Sur le plan international, Justine Pawi a exposé en 2013 au Marché ivoirien de l’artisanat (MIVA) et en 2016 au Pavillon de l’Excellence du même MIVA à Abidjan en Côte d’Ivoire. En 2014 et 2016, elle était à la Foire sénégalo malienne respectivement à Bamako et à Dakar. En 2017 et 2019, Justine Pawi était à Niamey au Niger pour le Salon artisanal de la femme (SAFEM). A Ouagadougou au Burkina Faso, elle était du Salon international de l’artisanat de Ouagadougou (SIAO) de 2014, 2016 et 2018 ; au Festival panafricain du cinéma et de la télévision de Ouagadougou (FESPACO) en 2017. En mars 2020 elle avait représenté le Togo au Salon de l’artisanat sénégalais (SAS). Au Cameroun en Afrique centrale, elle avait été l’ambassadrice dans le domaine de l’artisanat en 2015 à la Foire émergence de l’artisanat camerounais (FEMA). Toujours en Afrique centrale, au Gabon elle a participé en 2014 au Salon international du commerce, de l’art et de l’artisanat africain (SICA) dans le cadre de l’AGOA où toute l’Afrique était représentée. En dehors de l’Afrique, la spécialiste de l’enfilage et de l’assemblage des perles a eu à participer à la première exposition économique et commerciale sino-africaine en juin 2019 à Changsha dans la province de Hunan en Chine. A cette occasion, ses produits artisanaux à base de perles ont eu accès au grand marché international en général et celui de la Chine en particulier.

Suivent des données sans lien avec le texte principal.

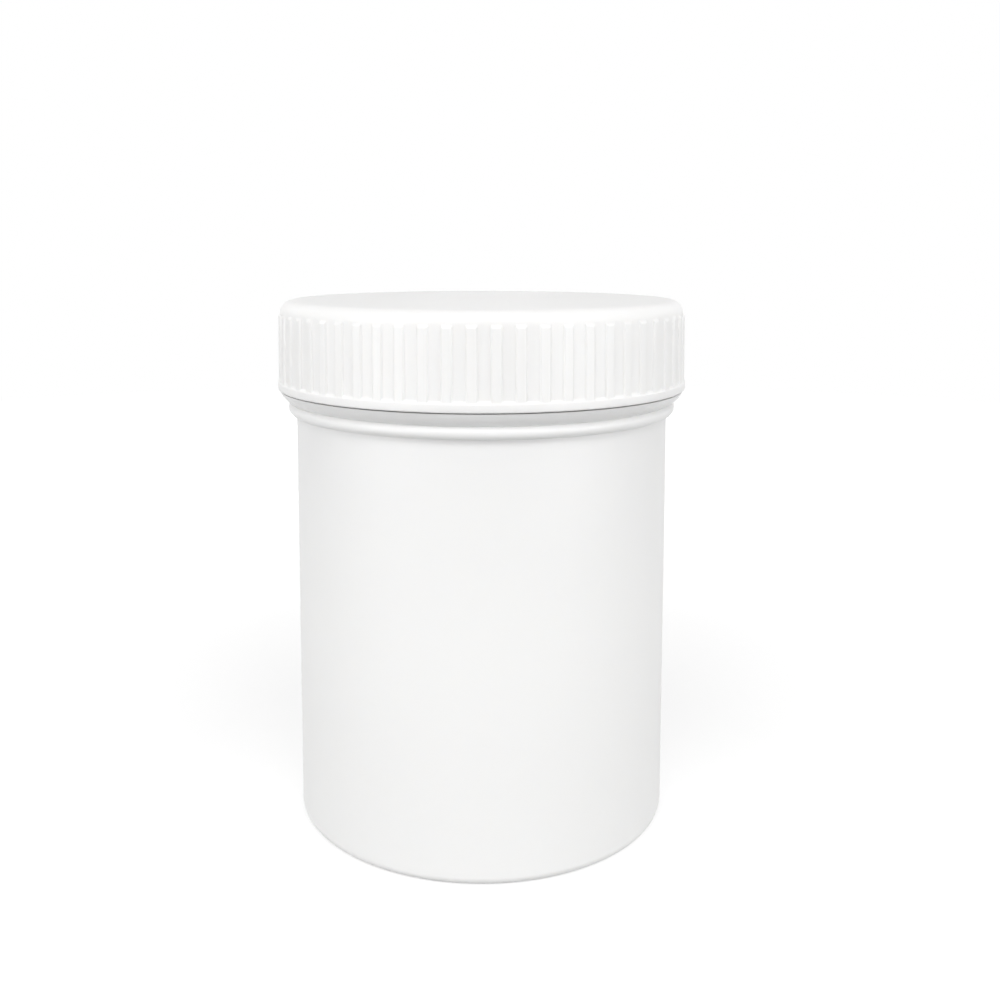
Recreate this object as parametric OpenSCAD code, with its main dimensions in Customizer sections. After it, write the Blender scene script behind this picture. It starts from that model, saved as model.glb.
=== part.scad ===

L’intérêt des populations à la base pour les perles est assez mitigé. Ainsi l’Association pour la sensibilisation et l’appui aux femmes et aux enfants (ASAFE) se donne la mission de former davantage et de sensibiliser à l’importance et surtout à la plus-value entrepreneuriale et économique relative aux différents corps de métiers des perles. C’est dans cette dynamique que la galerie des perles traditionnelles, « Kidjissi Diwa » a été ouverte à Kara dans le quartier Kara-Sud en décembre 2019 dernier. Celle galerie qui est une grande première du genre au Togo est située à l’entrée principale du Lycée Kara-Sud.
Les perles constituent des éléments spécifiques du patrimoine culturel. Aujourd’hui, il est curieux de constater que depuis le XXe siècle, ces joyaux qui ont traversé l’espace et le temps, nous permettent de réaliser d’authentiques produits artisanaux et autres pour le plus grand plaisir de tous les utilisateurs. Pour cet usage profane, les perles sont d’abord une représentation esthétique qui se remarque spécifiquement chez les femmes et un symbole de séduction. La première idée qui explique le port des perles est la recherche du beau ou mieux de l’esthétique que ces joyaux confèrent aux femmes et aux hommes qui les portent. Ces objets de couleur et de formes harmonieuses, varient du goût d’un individu à un autre, complètent les accoutrements et permettent de distinguer les classes d’âges et le rang social. Dans le contexte précis de l’exploitation qu’en fait Justine Pawi, il s’agit d’en tirer le meilleur au service de l’artisanat d’art et de l’entreprenariat.